I suppose Darby actually believed what he was teaching. He is described as a very meek, gentle and kind person, who at the beginning of the Plymouth Brethren movement would freely fellowship with all who professed faith in Jesus Christ. After he introduced his dispensational premillennial doctrine and some others of the Plymouth Brethren didn’t see things the same way, he began to become quite defensive of this teaching, cutting off all fellowship from those who didn’t see things the way he did and then cutting off fellowship with anybody who had fellowship with those who didn’t think as he did. Finally, he became the leader of his own little exclusive band of Plymouth Brethren, going all the way from being a humble man that would fellowship with anybody to being the virtual pope of his own little group.

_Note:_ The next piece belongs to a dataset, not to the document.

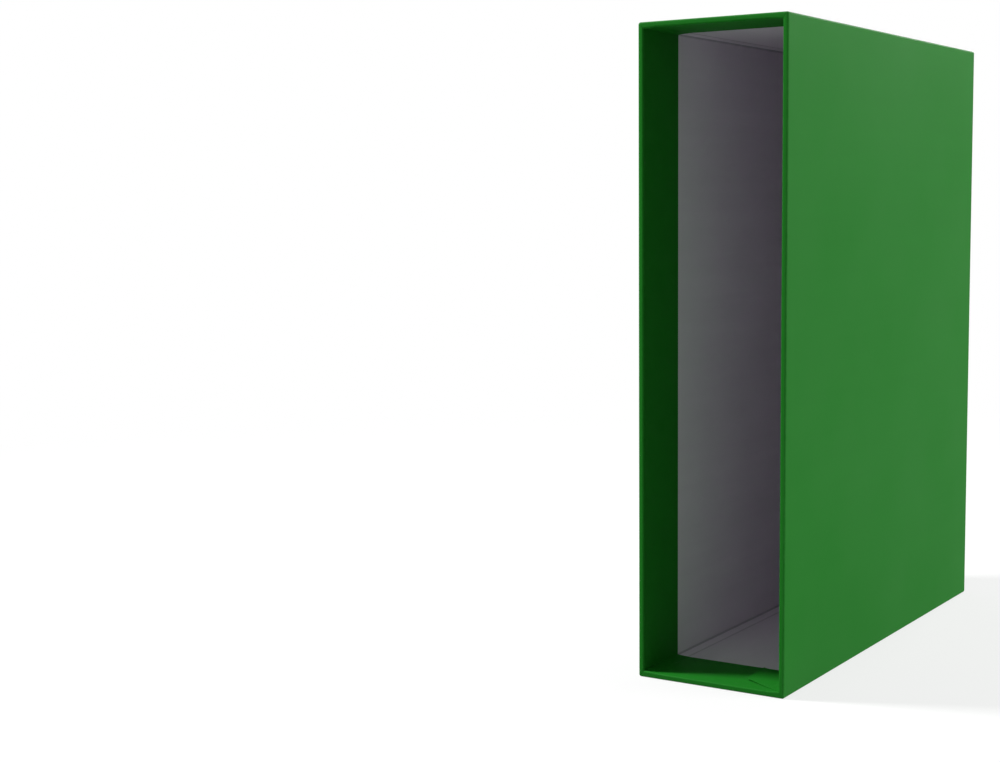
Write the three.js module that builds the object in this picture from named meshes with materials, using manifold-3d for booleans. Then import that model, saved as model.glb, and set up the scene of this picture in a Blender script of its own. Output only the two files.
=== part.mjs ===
// A slipcase for a lever arch file: a rigid five-walled board case, open at the mouth, covered outside
// with green paper that turns in over the mouth's edge, and lined inside with white paper.
// Millimetres. +X is the width, +Y runs from the mouth to the back, +Z is up.
// The origin is the middle of the underside.

import * as THREE from "three";
import { mergeVertices } from "three/addons/utils/BufferGeometryUtils.js";
import Module from "manifold-3d";

// Overall size, over the cover paper
const OUTER_WIDTH = 85;
const OUTER_DEPTH = 290;
const OUTER_HEIGHT = 350;

// Sheet thicknesses
const BOARD_THICKNESS = 2.5;
const COVER_THICKNESS = 0.2;
const LINING_THICKNESS = 0.15;

// Folds of the cover paper: along the four long edges, and round the mouth and the back.
// The board's own edges are the same folds, a sheet further in, and keep at least the smallest radius.
const LONG_FOLD_RADIUS = 1.2;
const END_FOLD_RADIUS = 0.9;
const SMALLEST_FOLD_RADIUS = 0.1;
const ARC_STEPS = 3;

// Cover paper: how far it turns in at the mouth and onto the back, and the lap at its one joint
const TURN_IN_DEPTH = 40;
const BACK_MARGIN = 15;
const LAP_WIDTH = 24;
const LAP_BEVEL_DEPTH = 13;
const SEAM_WIDTH = 0.4;
const SEAM_DEPTH = 0.1;

// Back sheet, pasted over the cover paper's margins
const BACK_SHEET_INSET = 2;
const BACK_SHEET_STEP = 1;

// Lining: how far the wall sheet laps onto the floor and the ceiling
const LINING_LAP = 6.5;

// Board: the gap at each butt joint between an end wall and a side wall
const BUTT_GAP = 0.3;

// Planes and half sizes that follow from the sizes above
const frontY = -OUTER_DEPTH / 2;
const backY = OUTER_DEPTH / 2;
const boardFrontY = frontY + COVER_THICKNESS;
const marginBackY = backY - COVER_THICKNESS;
const boardBackY = marginBackY - COVER_THICKNESS;
const boardInnerBackY = boardBackY - BOARD_THICKNESS;
const liningBackY = boardInnerBackY - LINING_THICKNESS;
const turnInEndY = frontY + TURN_IN_DEPTH;
const boardWall = COVER_THICKNESS + BOARD_THICKNESS;
const liningWall = boardWall + LINING_THICKNESS;
const bandWall = liningWall + COVER_THICKNESS;
const endFoldRadius = Math.min(END_FOLD_RADIUS, bandWall / 2);
const boardFoldRadius = Math.max(endFoldRadius - COVER_THICKNESS, SMALLEST_FOLD_RADIUS);
const longFoldRadius = Math.max(LONG_FOLD_RADIUS, endFoldRadius + SMALLEST_FOLD_RADIUS);

const wasm = await Module();
wasm.setup();

// A closed geometry as a solid that can be joined and cut
function solidOf(geometry) {
  const bare = geometry.clone();
  bare.deleteAttribute("normal");
  bare.deleteAttribute("uv");
  const merged = mergeVertices(bare);
  return new wasm.Manifold(
    new wasm.Mesh({
      numProp: 3,
      vertProperties: merged.getAttribute("position").array,
      triVerts: new Uint32Array(merged.index.array),
    }),
  );
}

// A solid as a three.js geometry
function geometryOf(solid) {
  const mesh = solid.getMesh();
  const geometry = new THREE.BufferGeometry();
  geometry.setAttribute("position", new THREE.BufferAttribute(mesh.vertProperties, 3));
  geometry.setIndex(new THREE.BufferAttribute(mesh.triVerts, 1));
  geometry.computeVertexNormals();
  return geometry;
}

// A block between two corners
function block(x0, x1, y0, y1, z0, z1) {
  const geometry = new THREE.BoxGeometry(x1 - x0, y1 - y0, z1 - z0);
  geometry.translate((x0 + x1) / 2, (y0 + y1) / 2, (z0 + z1) / 2);
  return solidOf(geometry);
}

// A sheet cut to a plan outline in X and Y, lying between two heights
function flatSheet(outline, z0, z1) {
  const shape = new THREE.Shape(outline);
  const geometry = new THREE.ExtrudeGeometry(shape, { depth: z1 - z0, bevelEnabled: false });
  geometry.translate(0, 0, z0);
  return solidOf(geometry);
}

// A form through sections that lie at rising Y, each with the same number of points in X and Z
function loft(sections) {
  const count = sections[0].outline.length;
  const positions = sections.flatMap(({ y, outline }) => outline.flatMap((p) => [p.x, y, p.y]));
  const index = [];
  for (let s = 0; s + 1 < sections.length; s++) {
    for (let i = 0; i < count; i++) {
      const a = s * count + i;
      const b = s * count + ((i + 1) % count);
      index.push(a, a + count, b, b, a + count, b + count);
    }
  }
  const last = (sections.length - 1) * count;
  for (const [a, b, c] of THREE.ShapeUtils.triangulateShape(sections[0].outline, [])) index.push(a, b, c);
  for (const [a, b, c] of THREE.ShapeUtils.triangulateShape(sections.at(-1).outline, [])) {
    index.push(last + a, last + c, last + b);
  }
  const geometry = new THREE.BufferGeometry();
  geometry.setAttribute("position", new THREE.Float32BufferAttribute(positions, 3));
  geometry.setIndex(index);
  return solidOf(geometry);
}

// The case's outline in X and Z, drawn in by an inset, with its four long edges rounded
function outerOutline(inset) {
  const radius = longFoldRadius - inset;
  const right = OUTER_WIDTH / 2 - inset - radius;
  const low = inset + radius;
  const high = OUTER_HEIGHT - inset - radius;
  const shape = new THREE.Shape();
  shape.absarc(right, low, radius, -Math.PI / 2, 0, false);
  shape.absarc(right, high, radius, 0, Math.PI / 2, false);
  shape.absarc(-right, high, radius, Math.PI / 2, Math.PI, false);
  shape.absarc(-right, low, radius, Math.PI, 1.5 * Math.PI, false);
  return shape.getPoints(ARC_STEPS).slice(0, -1);
}

// The case as a full block: drawn in by an inset, ending at the given back plane, both ends rounded
function outerBlock(inset, endY, radius) {
  const sections = [];
  for (let step = 0; step <= ARC_STEPS; step++) {
    const angle = ((Math.PI / 2) * step) / ARC_STEPS;
    const drawnIn = inset + radius * (1 - Math.sin(angle));
    sections.push({ y: frontY + inset + radius * (1 - Math.cos(angle)), outline: outerOutline(drawnIn) });
  }
  for (let step = ARC_STEPS; step >= 0; step--) {
    const angle = ((Math.PI / 2) * step) / ARC_STEPS;
    const drawnIn = inset + radius * (1 - Math.sin(angle));
    sections.push({ y: endY - radius * (1 - Math.cos(angle)), outline: outerOutline(drawnIn) });
  }
  return loft(sections);
}

// The outline in X and Z of the space inside walls of a given thickness, let out by a growth.
// Its corners are stepped in where the lining's laps lie on the floor and the ceiling.
function hollowOutline(wall, growth) {
  const side = OUTER_WIDTH / 2 - wall + growth;
  const low = wall - growth;
  const high = OUTER_HEIGHT - wall + growth;
  const lapEdge = OUTER_WIDTH / 2 - liningWall - LINING_LAP;
  const lapLow = low + LINING_THICKNESS;
  const lapHigh = high - LINING_THICKNESS;
  return [
    [lapEdge, low],
    [lapEdge, lapLow],
    [side, lapLow],
    [side, lapHigh],
    [lapEdge, lapHigh],
    [lapEdge, high],
    [-lapEdge, high],
    [-lapEdge, lapHigh],
    [-side, lapHigh],
    [-side, lapLow],
    [-lapEdge, lapLow],
    [-lapEdge, low],
  ].map(([x, z]) => new THREE.Vector2(x, z));
}

// The free space from a front plane to an end plane, flared at the mouth for the paper's inner fold
function hollow(wall, startY, endY, radius) {
  const sections = [{ y: startY - COVER_THICKNESS / 2, outline: hollowOutline(wall, radius) }];
  for (let step = 0; step <= ARC_STEPS; step++) {
    const angle = ((Math.PI / 2) * step) / ARC_STEPS;
    sections.push({
      y: startY + radius * (1 - Math.cos(angle)),
      outline: hollowOutline(wall, radius * (1 - Math.sin(angle))),
    });
  }
  sections.push({ y: endY, outline: hollowOutline(wall, 0) });
  return loft(sections);
}

// The block that the board case fills, before it is hollowed
const boardBlock = outerBlock(COVER_THICKNESS, boardBackY, boardFoldRadius);

// The space inside the bare board, and the space left once the lining is in
const innerHalfWidth = OUTER_WIDTH / 2 - boardWall;
const floorZ = boardWall;
const ceilingZ = OUTER_HEIGHT - boardWall;
const boardHollow = block(-innerHalfWidth, innerHalfWidth, boardFrontY, boardInnerBackY, floorZ, ceilingZ);
const liningHalfWidth = innerHalfWidth - LINING_THICKNESS;
const lapTopZ = floorZ + 2 * LINING_THICKNESS;
const lapUnderZ = ceilingZ - 2 * LINING_THICKNESS;
const backLapY = liningBackY - LINING_LAP;
const liningHollow = hollow(liningWall, boardFrontY, backLapY, boardFoldRadius).add(
  block(-liningHalfWidth, liningHalfWidth, backLapY - LINING_LAP, liningBackY, lapTopZ, lapUnderZ),
);

// One board blank, folded up from the back wall; the end walls butt between the side walls
function boardCase() {
  let solid = boardBlock.subtract(boardHollow).subtract(liningHollow);
  for (const side of [-1, 1]) {
    for (const [z0, z1] of [[0, floorZ], [ceilingZ, OUTER_HEIGHT]]) {
      const x = side * innerHalfWidth;
      const x0 = Math.min(x, x - side * BUTT_GAP);
      solid = solid.subtract(block(x0, x0 + BUTT_GAP, frontY, boardInnerBackY, z0, z1));
    }
  }
  return solid;
}

// The lining sheet of an end wall, which reaches from wall to wall under the wall sheet's laps
function endLining(z0, z1) {
  return block(-innerHalfWidth, innerHalfWidth, boardFrontY, boardInnerBackY, z0, z1).subtract(liningHollow);
}

// The lining sheet of the left, back and right walls, with laps on the floor and the ceiling
function wallLining() {
  const sheetSpace = block(
    -innerHalfWidth,
    innerHalfWidth,
    boardFrontY,
    boardInnerBackY,
    floorZ + LINING_THICKNESS,
    ceilingZ - LINING_THICKNESS,
  );
  return sheetSpace.subtract(liningHollow);
}

// The end of the cover paper at its lap joint, turned in onto the floor at the right.
// It lies on the turned-in band, and steps up where the lining's lap lies under that band.
function turnedInLap() {
  const bandX = OUTER_WIDTH / 2 - bandWall;
  const bandHold = COVER_THICKNESS / 2;
  const startY = frontY + endFoldRadius;
  const outline = [
    [bandX + bandHold, startY],
    [bandX + bandHold, turnInEndY],
    [bandX - LAP_WIDTH, turnInEndY],
    [bandX - LAP_WIDTH, startY + LAP_BEVEL_DEPTH],
  ].map(([x, y]) => new THREE.Vector2(x, y));
  const stepX = OUTER_WIDTH / 2 - liningWall - LINING_LAP;
  const stepZ = bandWall + LINING_THICKNESS;
  const low = flatSheet(outline, bandWall - bandHold, bandWall + COVER_THICKNESS);
  const high = flatSheet(outline, stepZ - bandHold, stepZ + COVER_THICKNESS);
  return low
    .intersect(block(-OUTER_WIDTH, stepX, frontY, backY, 0, OUTER_HEIGHT))
    .add(high.intersect(block(stepX - COVER_THICKNESS, OUTER_WIDTH, frontY, backY, 0, OUTER_HEIGHT)));
}

// The cover paper: round all four walls, in at the mouth, and onto the edges of the back
function coverWrap() {
  const skin = outerBlock(0, marginBackY, endFoldRadius).subtract(boardBlock);
  const mouthFill = liningHollow.intersect(
    block(-OUTER_WIDTH, OUTER_WIDTH, frontY, turnInEndY, 0, OUTER_HEIGHT),
  );
  const mouth = hollow(bandWall, frontY, turnInEndY + COVER_THICKNESS, endFoldRadius);
  const backWindow = block(
    BACK_MARGIN - OUTER_WIDTH / 2,
    OUTER_WIDTH / 2 - BACK_MARGIN,
    boardBackY - COVER_THICKNESS,
    backY,
    BACK_MARGIN,
    OUTER_HEIGHT - BACK_MARGIN,
  );
  const seamX = OUTER_WIDTH / 2 - LAP_WIDTH;
  const seam = block(seamX - SEAM_WIDTH / 2, seamX + SEAM_WIDTH / 2, frontY, backY, -SEAM_DEPTH, SEAM_DEPTH);
  return skin.add(mouthFill).subtract(mouth).subtract(backWindow).add(turnedInLap()).subtract(seam);
}

// The sheet pasted on the back: it lies on the cover paper's margins and dips to the board between them
function backSheet() {
  const halfWidth = OUTER_WIDTH / 2 - BACK_SHEET_INSET;
  const halfWindow = OUTER_WIDTH / 2 - BACK_MARGIN;
  const halfDip = halfWindow - BACK_SHEET_STEP;
  const rimLow = BACK_SHEET_INSET;
  const dipLow = BACK_MARGIN + BACK_SHEET_STEP;
  const overMargins = block(-halfWidth, halfWidth, marginBackY, backY, rimLow, OUTER_HEIGHT - rimLow);
  const windowHigh = OUTER_HEIGHT - BACK_MARGIN;
  const onBoard = block(-halfWindow, halfWindow, boardBackY, marginBackY, BACK_MARGIN, windowHigh);
  const dip = block(-halfDip, halfDip, marginBackY, backY + COVER_THICKNESS, dipLow, OUTER_HEIGHT - dipLow);
  return overMargins.add(onBoard).subtract(dip);
}

// Materials
const greenPaper = new THREE.MeshStandardMaterial({ color: 0x327e35, roughness: 0.55, metalness: 0 });
const whitePaper = new THREE.MeshStandardMaterial({ color: 0xd6d5da, roughness: 0.85, metalness: 0 });
const greyBoard = new THREE.MeshStandardMaterial({ color: 0x8f877a, roughness: 0.9, metalness: 0 });

function piece(name, solid, material) {
  const mesh = new THREE.Mesh(geometryOf(solid), material);
  mesh.name = name;
  return mesh;
}

const slipcase = new THREE.Group();
slipcase.add(
  piece("board_case", boardCase(), greyBoard),
  piece("cover_wrap", coverWrap(), greenPaper),
  piece("back_sheet", backSheet(), greenPaper),
  piece("wall_lining", wallLining(), whitePaper),
  piece("floor_lining", endLining(floorZ, floorZ + LINING_THICKNESS), whitePaper),
  piece("ceiling_lining", endLining(ceilingZ - LINING_THICKNESS, ceilingZ), whitePaper),
);

export default slipcase;
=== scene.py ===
"""A slipcase for a lever arch file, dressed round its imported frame.

The case is a rigid board box, open at the mouth. Green paper covers it and turns in over the rim, and
white paper lines it. Every length is in metres, in the frame's own axes: X is the width, Y runs from the
mouth to the back, Z is up.
"""

import logging
import math
from collections.abc import Iterable
from dataclasses import dataclass, field
from enum import Enum
from typing import NamedTuple

import bmesh
import bpy
from mathutils import Matrix, Vector


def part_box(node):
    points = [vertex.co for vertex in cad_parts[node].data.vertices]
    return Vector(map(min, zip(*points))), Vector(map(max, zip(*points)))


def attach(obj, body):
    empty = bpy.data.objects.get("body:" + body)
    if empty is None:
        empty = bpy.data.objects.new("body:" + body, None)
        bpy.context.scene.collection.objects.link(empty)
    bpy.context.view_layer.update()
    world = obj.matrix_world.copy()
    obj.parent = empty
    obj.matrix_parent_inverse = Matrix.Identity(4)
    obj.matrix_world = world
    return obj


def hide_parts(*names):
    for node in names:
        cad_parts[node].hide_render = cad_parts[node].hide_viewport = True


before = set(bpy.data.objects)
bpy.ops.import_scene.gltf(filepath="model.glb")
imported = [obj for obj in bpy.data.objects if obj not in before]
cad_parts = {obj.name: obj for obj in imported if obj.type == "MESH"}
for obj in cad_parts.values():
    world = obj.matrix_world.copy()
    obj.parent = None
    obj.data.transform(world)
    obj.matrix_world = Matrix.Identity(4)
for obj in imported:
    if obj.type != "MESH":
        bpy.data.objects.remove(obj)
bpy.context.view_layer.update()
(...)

It wasn’t only Darby who seized on this latter day Antichrist teaching, there are other schemes out there. My father used to listen to Canada’s National Back to the Bible hour every Sunday morning where Ernest Manning, the premier of Alberta, would talk about Gog and Magog and the Great Bear who was Russia, and how they were going to attack Israel and that would lead to the battle of Armageddon. There are various other divergent views of the doctrine. and the more one studies the premillennial doctrine the more flimsy it becomes.

After all, the teaching of Jesus Christ, the teaching of our Anabaptist-Mennonite forefathers, is that what is important is how we live our life from day to day. We should reflect the life of Jesus Christ within us and base our salvation on true repentance, a new birth and the communion of the Holy Spirit so that we can be assured that we are walking with God, that we love God, we love our neighbour as ourself and that we are ready at any time for the return of our Saviour. That is the important point: it doesn’t matter when or how He comes. We can set a date, but what happens if we are hit by a car tomorrow as we walk across the street? Are we ready? That is the one important question.